Cela doit s'accompagner d'un renforcement de l'engagement bénévole et du maillage associatif. Si l'on ne veut pas que le bénévolat soit l'affaire des seuls retraités, qui appartiennent aujourd'hui à une génération pour moitié climato-sceptique, il faut envisager de proposer aux bénévoles un véritable statut, assorti éventuellement d'un défraiement ou d'autres formes d'avantages. Je ne peux que déplorer que les membres du conseil d'administration de FNE soient aujourd'hui plus âgés – et donc guère représentatifs – que la moyenne de nos militants qui oeuvrent au quotidien sur le terrain. Un réforme urgente est donc nécessaire pour que nous puissions remplir, notamment, les missions que nous a déléguées l'État, puisque nous sommes gestionnaires de plusieurs espaces naturels.

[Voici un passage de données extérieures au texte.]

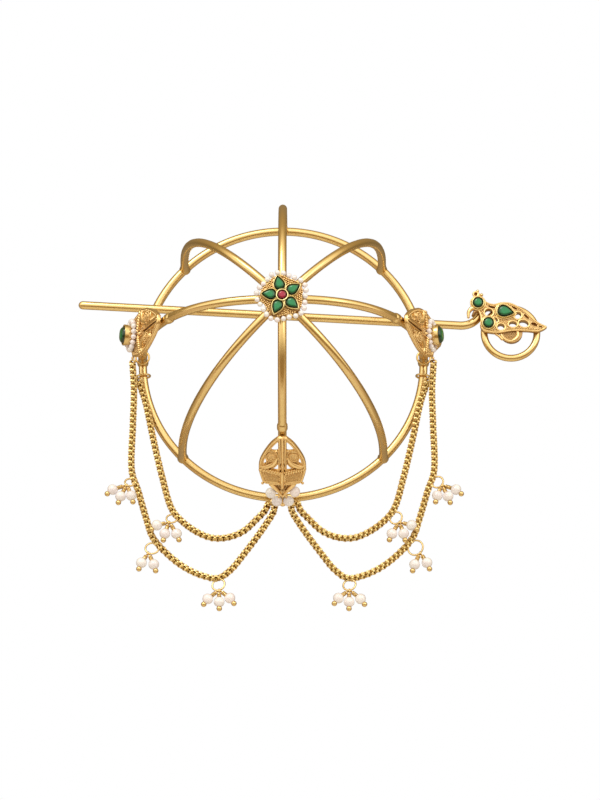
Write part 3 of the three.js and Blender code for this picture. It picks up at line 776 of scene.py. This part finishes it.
def crest_work(angle):
    """All of one crest's gold, soldered together."""
    work = Work(crest_seat(angle))
    half = smooth_line([(0, -0.5), *CREST_EDGE], 6)
    outline = np.vstack([half, mirrored(half[1:].tolist())])
    gaps = []
    for gap in (LANCET, OUTER_GAP, INNER_GAP):
        gaps += [smooth_line(side, 5, closed=True) for side in (gap, mirrored(gap))]
    face = CREST_THICKNESS
    # The sheet, rosettes, cup, scales and post carry painted shade through their marks, heaviest in the cup.
    work.add(pierced(outline, gaps, face), 0.2)
    work.add(edge_wire(outline, CREST_WIRE, face, CREST_WIRE, 10))
    work.add(edge_wire(outline, 1.02, face, 0.17))
    work.add(edge_grains(outline, 0.7, 0.5, face + 0.14, 0.24))
    for gap in gaps:
        work.add(edge_wire(gap, -0.15, face, 0.16))

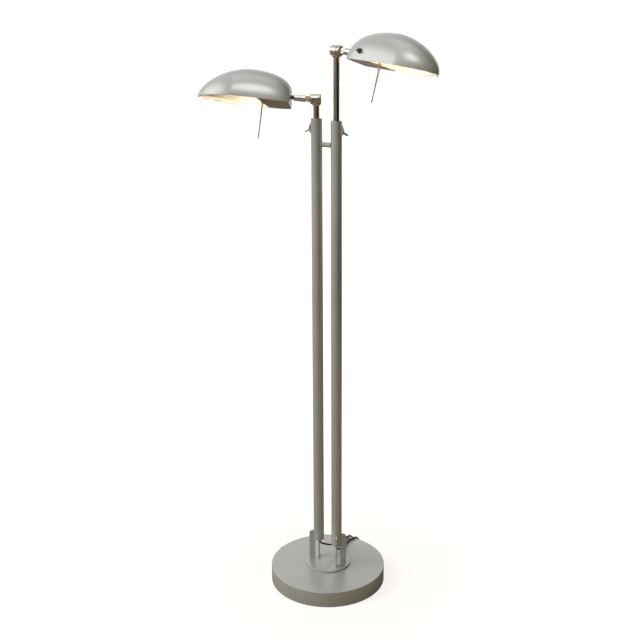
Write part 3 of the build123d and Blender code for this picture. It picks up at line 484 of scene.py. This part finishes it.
cover_outline = softened(
    [(0.1385, 0.0005), (0.140, 0.0005), (0.140, 0.040), (0, 0.040), (0, 0.0385), (0.1385, 0.0385)],
    0.0011,
)
piece_of(
    "cover", turned("cover", cover_outline, steps=256), silver_paint, "stand", ["base_cover"]
)

# Mounting plate: a laser-cut steel disc with an eased edge, painted with the base and pulled down
# on it by the bolts from below. The fins are welded to its top.
plate_outline = softened([(0.056, 0.040), (0.056, 0.044), (0, 0.044), (0, 0.040)], 0.0007)
piece_of(
    "top_plate",
    turned("top_plate", plate_outline, Matrix.Translation((-0.002, 0.006, 0)), 192),
    silver_paint, "stand", ["mounting_plate"],
)


# Fins: flat bars cut with one rounded corner, two to a tube and at right angles. They stand in
# slots in the tube's wall, and a line of weld ripples joins each to the plate.
def smooth_solid(name, node, material, body, smooth_angle=25.0):
    """Merged copy of a solid whose shape is right, shaded smooth between its edges."""
    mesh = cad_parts[node].data.copy()
    form = bmesh.new()
    form.from_mesh(mesh)
    bmesh.ops.remove_doubles(form, verts=form.verts[:], dist=1e-6)
    form.to_mesh(mesh)
    form.free()
    for layer in list(mesh.attributes):
        if layer.name in ("custom_normal", "sharp_face", "sharp_edge"):
            mesh.attributes.remove(layer)
    return piece_of(name, mesh, material, body, [node], smooth_angle)


spread_sockets = {"Start": "Vector", "End": "Vector", "Count": "Int", "Finish": "Material"}


def spread_along(group, given, instance, scale):
    """Ends a group with copies on even points from start to end, made real, smooth and painted."""
    line = add_node(
        group, "GeometryNodeMeshLine",
        {"Start Location": given["Start"], "Offset": given["End"], "Count": given["Count"]},
        mode="END_POINTS",
    )
    spread = add_node(
        group, "GeometryNodeInstanceOnPoints",
        {"Points": line.outputs["Mesh"], "Instance": instance, "Scale": scale},
    )
    real = add_node(group, "GeometryNodeRealizeInstances", {"Geometry": spread.outputs["Instances"]})
    smooth = add_node(group, "GeometryNodeSetShadeSmooth", {"Geometry": real.outputs["Geometry"]})
    paint = add_node(
        group, "GeometryNodeSetMaterial",
        {"Geometry": smooth.outputs["Geometry"], "Material": given["Finish"]},
    )
    add_node(group, "NodeGroupOutput", {"Geometry": paint.outputs["Geometry"]})


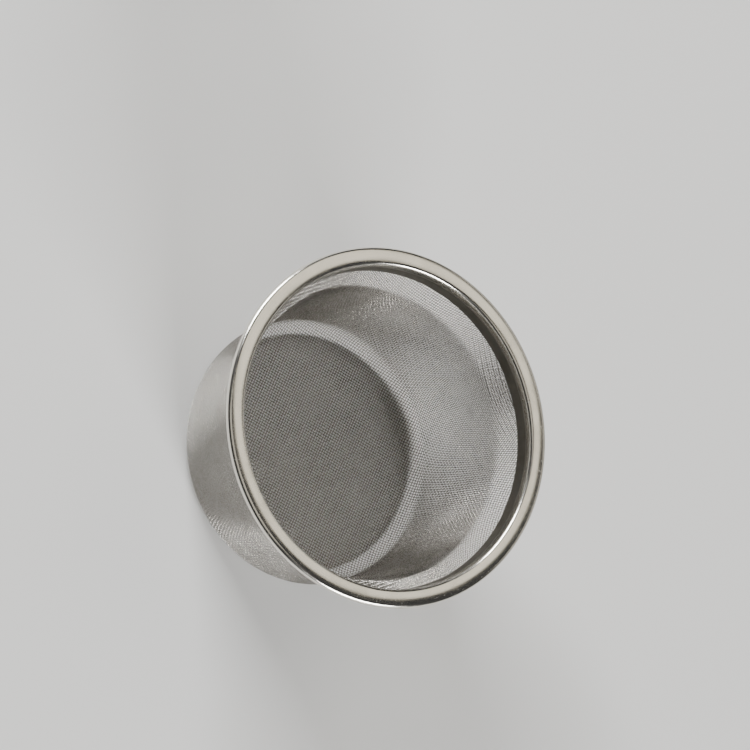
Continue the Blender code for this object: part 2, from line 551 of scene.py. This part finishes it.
def polished_steel():
    """The rim: a bright face with faint circular marks and smudges, and under it a rougher collar, darkened
    as painted shade.
    """
    bright, warm, brushed = (0.790, 0.765, 0.700), (0.740, 0.712, 0.640), (0.700, 0.680, 0.630)
    # The collar's two colours, far darker than the steel itself, are painted shade under the rolled lip.
    collar_shade_grey, collar_shade_drab = (0.240, 0.232, 0.205), (0.180, 0.172, 0.145)
    nodes = Nodes("rim_steel")
    marks = turning_marks(nodes, 9000.0, 5.0)
    broad = turning_marks(nodes, 1500.0, 2.5)
    smudge = nodes.noise(nodes.place, 160.0, 3.0, 0.55)
    pits = nodes.noise(nodes.place, 2600.0, 2.0, 0.5)
    height = nodes.split(nodes.place)[2]
    face_foot = RIM_TOP - RIM_FACE_DEPTH
    # Below the face this mask brings in both the collar's painted shade and its real, rougher finish.
    collar = nodes.spread(height, face_foot, face_foot - FACE_FADE)
    face = nodes.blend(nodes.spread(smudge, 0.35, 0.7), bright, warm)
    face = nodes.blend(nodes.spread(broad, 0.35, 0.65, 0.0, 0.5), face, brushed)
    # The collar's colour: painted shade under the rolled lip, mottled by the smudges.
    darkened = nodes.blend(nodes.spread(smudge, 0.4, 0.65), collar_shade_grey, collar_shade_drab)
    colour = nodes.blend(collar, face, darkened)
    smeared = nodes.spread(smudge, 0.45, 0.75, 0.0, 0.07)
    polish = nodes.math("ADD", nodes.spread(marks, 0.3, 0.7, 0.13, 0.20), smeared)
    polish = nodes.math("ADD", polish, nodes.spread(pits, 0.66, 0.74, 0.0, 0.12))
    roughness = nodes.math("ADD", polish, nodes.math("MULTIPLY", collar, 0.22))
    nodes.bump(nodes.math("ADD", marks, nodes.math("MULTIPLY", pits, 0.3)), 0.0000012)
    return nodes.finish(colour, roughness)


def weld_distance(nodes):
    """How far each point of the band lies from the middle of the nearest spot weld."""
    x, y, z = nodes.split(nodes.place)
    step = 2 * math.pi / WELD_COUNT
    around = nodes.math("DIVIDE", nodes.math("ARCTAN2", y, x), step)
    off_weld = nodes.math("MULTIPLY", nodes.math("PINGPONG", around, 0.5), step * BAND_RADIUS)
    off_middle = nodes.math("SUBTRACT", z, BAND_MIDDLE)
    sideways = nodes.math("MULTIPLY", off_weld, off_weld)
    upright = nodes.math("MULTIPLY", off_middle, off_middle)
    return nodes.math("SQRT", nodes.math("ADD", sideways, upright))


def welded_steel():
    """The band: brushed strip, tinted straw and blue where each spot weld heated it."""
    light, dark, brushed = (0.560, 0.555, 0.535), (0.440, 0.432, 0.405), (0.640, 0.635, 0.620)
    straw, blue, weld = (0.470, 0.370, 0.210), (0.200, 0.210, 0.270), (0.330, 0.320, 0.310)
    nodes = Nodes("band_steel")
    marks = turning_marks(nodes, 6500.0, 7.0)
    smudge = nodes.noise(nodes.place, 210.0, 3.0, 0.6)
    fine = nodes.noise(nodes.place, 3000.0, 2.0, 0.5)
    away = nodes.math("ADD", weld_distance(nodes), nodes.spread(smudge, 0.3, 0.7, -0.0003, 0.0003))
    colour = nodes.blend(nodes.spread(smudge, 0.35, 0.7), light, dark)
    colour = nodes.blend(nodes.spread(marks, 0.35, 0.65, 0.0, 0.45), colour, brushed)
    colour = nodes.blend(nodes.spread(away, 0.0022, 0.0014), colour, straw)
    colour = nodes.blend(nodes.spread(away, 0.0014, 0.0010), colour, blue)
    colour = nodes.blend(nodes.spread(away, 0.0009, 0.0006), colour, weld)
    scaled = nodes.spread(away, 0.0016, 0.0008, 0.0, 0.14)
    roughness = nodes.math("ADD", nodes.spread(marks, 0.3, 0.7, 0.27, 0.42), scaled)
    roughness = nodes.math("ADD", roughness, nodes.spread(smudge, 0.5, 0.75, 0.0, 0.08))
    nodes.bump(nodes.math("ADD", marks, nodes.math("MULTIPLY", fine, 0.4)), 0.0000035)
    return nodes.finish(colour, roughness)


def wire_steel():
    """The wires: satin steel darker than clean stainless, with faint patches of tea film and dull specks."""
    light, dark = (0.420, 0.404, 0.378), (0.370, 0.354, 0.328)
    filmed, speck = (0.330, 0.308, 0.272), (0.230, 0.218, 0.200)
    nodes = Nodes("wire_cloth")
    film = nodes.noise(nodes.place, 75.0, 3.0, 0.55)
    patch = nodes.noise(nodes.place, 420.0, 2.0, 0.5)
    grain = nodes.noise(nodes.place, 5200.0, 2.0, 0.6)
    colour = nodes.blend(nodes.spread(patch, 0.3, 0.7), light, dark)
    colour = nodes.blend(nodes.spread(film, 0.4, 0.8, 0.0, 0.3), colour, filmed)
    colour = nodes.blend(nodes.spread(grain, 0.58, 0.72, 0.0, 0.5), colour, speck)
    filmy = nodes.spread(film, 0.4, 0.8, 0.0, 0.05)
    roughness = nodes.math("ADD", nodes.spread(grain, 0.3, 0.7, 0.18, 0.32), filmy)
    nodes.bump(grain, 0.000003)
    return nodes.finish(colour, roughness)


# ---------------------------------------------------------------- stage


def floor():
    """A plain pale floor at the foot of the cup."""
    mesh = bpy.data.meshes.new("floor")
    half = 3.0
    corners = [(-half, -half, 0), (half, -half, 0), (half, half, 0), (-half, half, 0)]
    mesh.from_pydata(corners, [], [(0, 1, 2, 3)])
    material = bpy.data.materials.new("floor")
    material.use_nodes = True
    shader = material.node_tree.nodes["Principled BSDF"]
    shader.inputs["Base Color"].default_value = (0.78, 0.78, 0.77, 1.0)
    shader.inputs["Roughness"].default_value = 0.7
    mesh.materials.append(material)
    made = bpy.data.objects.new("floor", mesh)
    bpy.context.scene.collection.objects.link(made)


def softbox(name, azimuth, elevation, distance, size, power, colour=(1.0, 1.0, 1.0)):
    """An area light aimed at the cup. Azimuth is from +Y, the far side, towards +X."""
    light = bpy.data.lights.new(name, "AREA")
    light.shape = "RECTANGLE"
    light.size, light.size_y = size
    light.energy = power
    light.color = colour
    made = bpy.data.objects.new(name, light)
    bpy.context.scene.collection.objects.link(made)
    a = math.radians(azimuth)
    e = math.radians(elevation)
    toward = Vector((math.sin(a) * math.cos(e), math.cos(a) * math.cos(e), math.sin(e)))
    made.location = Vector((0.0, 0.0, HEIGHT / 2)) + distance * toward
    made.rotation_euler = toward.to_track_quat("Z", "Y").to_euler()


def world(colour, strength, seen):
    """Dim surroundings for the steel to reflect, with a paler backdrop where the background is in view."""
    made = bpy.data.worlds.new("studio")
    made.use_nodes = True
    tree = made.node_tree
    background = tree.nodes["Background"]
    background.inputs["Color"].default_value = (*colour, 1.0)
    path = tree.nodes.new("ShaderNodeLightPath")
    level = tree.nodes.new("ShaderNodeMapRange")
    level.inputs["To Min"].default_value = strength
    level.inputs["To Max"].default_value = seen
    tree.links.new(path.outputs["Is Camera Ray"], level.inputs["Value"])
    tree.links.new(level.outputs["Result"], background.inputs["Strength"])
    bpy.context.scene.world = made


CAMERA_TILT = math.radians(30.97)
CAMERA_ROLL = math.radians(71.79)
RIM_CENTRE = Vector((0.0, 0.0, 0.042064))
RIM_IN_VIEW = Vector((0.00360, -0.01114, -0.65642))
LENS = 144.0


def camera():
    """Looks down at the cup from the photograph's angle, with the far side to the right of the picture."""
    data = bpy.data.cameras.new("camera")
    data.lens = LENS
    data.sensor_width = 36.0
    data.clip_start = 0.01
    made = bpy.data.objects.new("camera", data)
    bpy.context.scene.collection.objects.link(made)
    turn = Matrix.Rotation(CAMERA_TILT, 4, "X") @ Matrix.Rotation(CAMERA_ROLL, 4, "Z")
    made.matrix_world = Matrix.Translation(RIM_CENTRE - turn.to_3x3() @ RIM_IN_VIEW) @ turn
    bpy.context.scene.camera = made


# ---------------------------------------------------------------- build

camera()
floor()
world((0.97, 0.975, 1.0), 0.05, 0.75)
softbox("face", -25, 60, 0.9, (0.62, 0.50), 1.25, (1.0, 0.935, 0.80))
softbox("top", 180, 70, 0.95, (0.8, 0.6), 0.95, (1.0, 0.945, 0.84))
softbox("far_card", 8, 28, 1.0, (1.0, 0.30), 0.8, (1.0, 0.96, 0.88))
softbox("left_key", -92, 26, 1.7, (0.8, 0.40), 48.0)
softbox("right_key", 97, 24, 1.7, (0.8, 0.35), 36.0)

rim_points, rim_faces = turned(rim_section(), RIM_SEGMENTS, rim_shift)
piece("rim", rim_points, rim_faces, polished_steel(), "rim_ring")
band_points, band_faces = turned(band_section(), BAND_SEGMENTS, band_shift)
piece("band", band_points, band_faces, welded_steel(), "clamp_band")
cup(wire_steel())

Un mot enfin sur le bicaméralisme. Pourquoi en effet ne pas faire du Sénat une assemblée du long terme ? Cela étant, l'Assemblée nationale doit aussi être l'assemblée du long terme, car l'écologie ne se pense ni à court ni à moyen terme.
Quant à la question de concilier l'économie et l'écologie, elle ne se pose même pas. Une économie résiliente est une économie qui a pris en compte la ressource et son épuisement potentiel, de manière à l'exploiter de façon optimale. Non seulement l'économie et l'écologie ne sont pas inconciliables, mais il faut d'urgence apprendre à les concilier et renoncer à tout modèle qui porte en germe sa propre fin.